First, let’s re-load the data that we have read in from the previous section:

import os
import urllib
import boto3
from botocore import UNSIGNED
from botocore.client import Config
from graspologic.utils import import_edgelist
import numpy as np
import glob

# the AWS bucket the data is stored in
BUCKET_ROOT = "open-neurodata"
parcellation = "Schaefer400"
FMRI_PREFIX = "m2g/Functional/BNU1-11-12-20-m2g-func/Connectomes/" + parcellation + "_space-MNI152NLin6_res-2x2x2.nii.gz/"
FMRI_PATH = os.path.join("datasets", "fmri")  # the output folder
DS_KEY = "abs_edgelist"  # correlation matrices for the networks to exclude

def fetch_fmri_data(bucket=BUCKET_ROOT, fmri_prefix=FMRI_PREFIX,
                    output=FMRI_PATH, name=DS_KEY):
    """
    A function to fetch fMRI connectomes from AWS S3.
    """
    # check that output directory exists
    if not os.path.isdir(FMRI_PATH):
        os.makedirs(FMRI_PATH)
    # start boto3 session anonymously
    s3 = boto3.client('s3', config=Config(signature_version=UNSIGNED))
    # obtain the filenames
    bucket_conts = s3.list_objects(Bucket=bucket, 
                    Prefix=fmri_prefix)["Contents"]
    for s3_key in bucket_conts:
        # get the filename
        s3_object = s3_key['Key']
        # verify that we are grabbing the right file
        if name not in s3_object:
            op_fname = os.path.join(FMRI_PATH, str(s3_object.split('/')[-1]))
            if not os.path.exists(op_fname):
                s3.download_file(bucket, s3_object, op_fname)

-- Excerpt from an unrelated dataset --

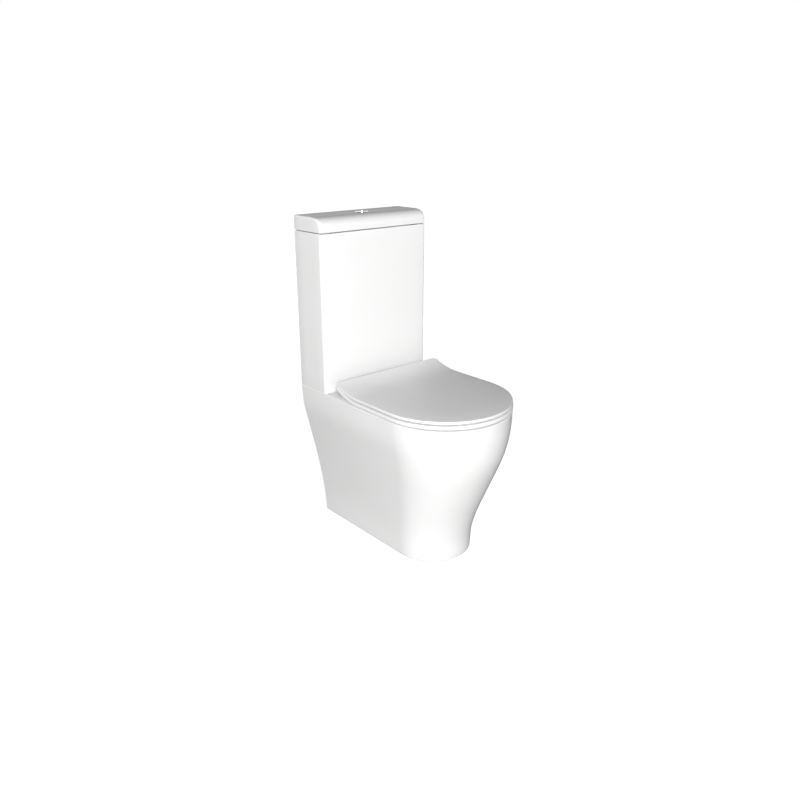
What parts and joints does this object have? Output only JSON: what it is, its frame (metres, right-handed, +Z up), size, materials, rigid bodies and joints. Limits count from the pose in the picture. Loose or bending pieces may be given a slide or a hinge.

def read_fmri_data(path=FMRI_PATH):
    """
    A function which loads the connectomes as adjacency matrices.
    """
    # import edgelists with graspologic
    # edgelists will be all of the files that end in a csv
    networks = [import_edgelist(fname) for fname in glob.glob(os.path.join(path, "*.csv"))]
    return networks
fetch_fmri_data()
As = read_fmri_data()
A = As[0]

2.3.1. Data cleaning#

Most network machine learning algorithms cannot work with a node which is isolated, a term we will learn in Chapter 4 which means that the node has no edges. Let’s start with fixing this. We can remove isolated nodes from the network as follows:

  1. Compute the number of nodes each node connects to. This consists of summing the matrix along the rows (or columns). The network is undirected, a property you will learn in properties of networks, which means that if a node can communicate with another node, that other node can also communicate with that node

  2. Identify any nodes which are connected to zero nodes along either the rows or columns. These are the isolated nodes.

  3. Remove the isolated nodes from the adjacency matrix.

Let’s see how this works in practice. We begin by first taking the row sums of each node, which tells us how many nodes that each node is connected to. Next, we remove all nodes with are not connected to any other nodes (the row and column sum are both zero) from both the adjacency matrix and the labels:

def remove_isolates(A):
    """
    A function which removes isolated nodes from the 
    adjacency matrix A.
    """
    degree = A.sum(axis=0)  # sum along the rows to obtain the node degree
    out_degree = A.sum(axis=1)
    A_purged = A[~(degree == 0),:]
    A_purged = A_purged[:,~(degree == 0)]
    print("Purging {:d} nodes...".format((degree == 0).sum()))
    return A_purged
A = remove_isolates(A)
Purging 0 nodes...

So no isolated nodes were found, and consequently no nodes were purged. Great! What else can we do?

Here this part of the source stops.